» Job
Where a line of the material contains the string "materials", copy that line.

» Dataset section
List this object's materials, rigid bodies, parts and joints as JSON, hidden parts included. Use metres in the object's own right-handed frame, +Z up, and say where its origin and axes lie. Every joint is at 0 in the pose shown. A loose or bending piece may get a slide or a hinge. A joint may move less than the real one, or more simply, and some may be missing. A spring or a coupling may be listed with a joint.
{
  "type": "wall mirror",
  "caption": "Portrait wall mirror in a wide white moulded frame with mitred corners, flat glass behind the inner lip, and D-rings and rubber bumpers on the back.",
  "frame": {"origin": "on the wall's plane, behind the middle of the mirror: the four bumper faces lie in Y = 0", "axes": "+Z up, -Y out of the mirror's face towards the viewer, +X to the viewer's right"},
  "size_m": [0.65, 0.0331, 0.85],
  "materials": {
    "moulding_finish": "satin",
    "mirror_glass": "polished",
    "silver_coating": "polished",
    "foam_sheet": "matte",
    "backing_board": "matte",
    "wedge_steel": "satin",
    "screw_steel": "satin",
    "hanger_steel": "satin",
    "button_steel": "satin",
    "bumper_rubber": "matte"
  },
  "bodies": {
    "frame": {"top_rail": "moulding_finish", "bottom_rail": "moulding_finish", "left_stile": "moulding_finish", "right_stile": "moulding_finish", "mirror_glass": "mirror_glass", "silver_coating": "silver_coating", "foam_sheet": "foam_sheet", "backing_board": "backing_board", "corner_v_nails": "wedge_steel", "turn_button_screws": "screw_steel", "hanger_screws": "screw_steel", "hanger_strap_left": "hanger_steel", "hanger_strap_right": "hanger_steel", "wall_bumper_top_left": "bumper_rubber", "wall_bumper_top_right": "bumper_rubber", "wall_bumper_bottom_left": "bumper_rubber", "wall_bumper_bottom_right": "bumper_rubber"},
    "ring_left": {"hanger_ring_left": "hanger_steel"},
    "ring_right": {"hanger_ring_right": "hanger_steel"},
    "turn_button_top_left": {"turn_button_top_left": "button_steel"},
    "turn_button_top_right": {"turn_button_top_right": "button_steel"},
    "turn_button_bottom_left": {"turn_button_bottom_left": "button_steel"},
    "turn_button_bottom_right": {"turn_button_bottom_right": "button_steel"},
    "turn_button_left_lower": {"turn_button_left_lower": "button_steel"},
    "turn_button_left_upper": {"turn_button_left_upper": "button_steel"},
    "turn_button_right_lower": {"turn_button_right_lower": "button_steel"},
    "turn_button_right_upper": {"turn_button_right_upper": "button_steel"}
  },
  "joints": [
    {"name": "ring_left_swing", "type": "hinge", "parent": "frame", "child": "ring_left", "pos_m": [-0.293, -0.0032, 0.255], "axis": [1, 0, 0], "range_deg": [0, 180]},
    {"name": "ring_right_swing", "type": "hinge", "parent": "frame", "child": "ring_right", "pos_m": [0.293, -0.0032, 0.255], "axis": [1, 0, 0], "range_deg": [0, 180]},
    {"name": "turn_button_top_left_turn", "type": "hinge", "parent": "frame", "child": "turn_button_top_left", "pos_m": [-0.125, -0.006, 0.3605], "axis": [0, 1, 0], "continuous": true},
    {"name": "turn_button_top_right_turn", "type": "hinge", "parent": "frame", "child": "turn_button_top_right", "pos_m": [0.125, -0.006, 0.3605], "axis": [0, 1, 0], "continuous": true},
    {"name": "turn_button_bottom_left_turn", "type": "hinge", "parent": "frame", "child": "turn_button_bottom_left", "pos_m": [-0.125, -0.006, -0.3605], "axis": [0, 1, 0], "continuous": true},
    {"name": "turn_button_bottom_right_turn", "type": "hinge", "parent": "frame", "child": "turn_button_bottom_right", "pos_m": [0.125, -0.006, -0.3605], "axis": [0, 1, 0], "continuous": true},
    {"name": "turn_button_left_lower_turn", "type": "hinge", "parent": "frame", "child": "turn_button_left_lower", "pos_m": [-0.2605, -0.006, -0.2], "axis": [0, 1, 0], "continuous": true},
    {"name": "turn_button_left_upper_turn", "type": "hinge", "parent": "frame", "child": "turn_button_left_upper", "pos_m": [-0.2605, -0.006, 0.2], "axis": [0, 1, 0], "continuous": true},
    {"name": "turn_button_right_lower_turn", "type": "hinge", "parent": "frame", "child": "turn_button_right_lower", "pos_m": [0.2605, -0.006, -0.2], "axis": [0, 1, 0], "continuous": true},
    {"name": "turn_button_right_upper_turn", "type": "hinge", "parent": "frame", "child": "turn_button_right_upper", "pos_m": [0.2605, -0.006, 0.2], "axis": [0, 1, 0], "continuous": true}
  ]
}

» Final answer
List this object's materials, rigid bodies, parts and joints as JSON, hidden parts included. Use metres in the object's own right-handed frame, +Z up, and say where its origin and axes lie. Every joint is at 0 in the pose shown. A loose or bending piece may get a slide or a hinge. A joint may move less than the real one, or more simply, and some may be missing. A spring or a coupling may be listed with a joint.
  "materials": {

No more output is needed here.